Leave aside the fact that the National Party were equal partners with the Labor Party in stopping any further sale of Telstra beyond 49 per cent at that time, that it is clearly ludicrous to assume that had all the shares been on offer rather than only 16 per cent then the government would still have been able to get a price of $7.40 per share, that Senator Minchin is really seeking to blame the Labor Party for his and the government’s poor stewardship—they have been in charge of Telstra, they have been the majority shareholder, they have been appointing the board and it is to them that Telstra has owed its accountability since that time—and that Senator Minchin is essentially seeking to blame Labor for not stopping the government from mishandling Telstra and for not taking away from them the ability to control and administer Telstra; leave all that aside and look at the message that the government is sending out to the people who bought shares in T2 for $7.40. Effectively, the implication of Senator Minchin’s message is: ‘We wish we’d fleeced you more. We got away with selling these shares for $7.40, and since that time, partly because of the end of the tech wreck, partly because we allowed Telstra to go on some mad adventures buying things in Asia and losing billions of dollars, partly because we allowed them to head off and try to buy Fairfax and Channel 9 and to take their eye off the main game and partly because we have been stripping them of dividends to try to prop up the share price as much as we can, your share price has gone down substantially from what you paid for it, and we really wish we’d sold you more.’ The government would have been much better off. By implication, what the finance minister is saying to people who bought shares in T2 is, ‘We made a good deal out of that and we wish we’d got into you for some more.’

As a would-be finance minister, at one level I can applaud that sentiment because that is the finance minister’s job. But the thing that makes it appalling is that this is occurring in a situation where the government has had access to crucial information from Telstra itself about the state of affairs with respect to Telstra’s dividend policy, its network and its broader investment that has indicated that things are much worse than has previously been publicly portrayed by Telstra or by the government. This was highly market sensitive information that is relevant to the interests of shareholders, and the Prime Minister has done absolutely nothing about it. He has made no attempt to get Telstra to disclose this information to other shareholders.

Even if the Prime Minister’s dodgy legal advice is correct and he is legally precluded from revealing the content of this advice from Telstra to the minority shareholders—and I make no comment on that; I have not even seen the advice—what is to stop him, when he is meeting with Mr Trujillo, saying: ‘Mr Trujillo, all this stuff you’re telling me is very worrying, it’s very serious and it’s information that should be in the public domain and available to all other shareholders. What are you going to do about that?’ and, unless he receives a satisfactory answer, contacting the relevant authorities—in this case, ASIC or the ASX—and saying, ‘We have an issue here that you need to deal with’? Why didn’t he do anything? Why didn’t he act in the interest of the minority shareholders, who he claims as his creation? The answer is that his obsession with privatising Telstra takes precedence over all other issues in telecommunications, and in this instance he did not want to do anything that would get in the road of that. It is time for this farce to end. The great lesson of what we have seen over the last couple of days is simply that everything has been hostage to the government’s extreme obsession with privatising Telstra. Every other issue in this crucial sector has been hostage to that obsession and it is now unravelling.

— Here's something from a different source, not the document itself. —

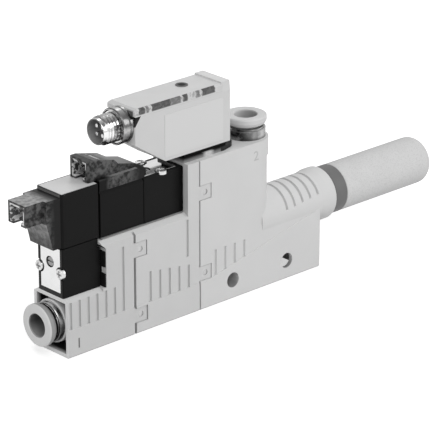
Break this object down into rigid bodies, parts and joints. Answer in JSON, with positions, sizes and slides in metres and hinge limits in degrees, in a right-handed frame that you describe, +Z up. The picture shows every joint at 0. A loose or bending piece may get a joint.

It is worth considering what the government’s arguments are. We saw some of them very limply on display during question time today, when the Prime Minister was about a millimetre away from getting back to the good old days of the shoulder twitch, because he was clearly under pressure. He was floundering and really had no response on the key issue. The mantra that is becoming the dominant line from the government about why it is necessary and appropriate to privatise Telstra is that there is a conflict of interest: the government owns Telstra, Telstra operates in a competitive market and the government also regulates that market. There is a clear conflict of interest. How can you have the government both owning this commercial enterprise and regulating it? You can never get fairness. It is true there are some issues in this regard. It is certainly true that there are questions that need to be dealt with. The real issue here is the magnitude of their importance.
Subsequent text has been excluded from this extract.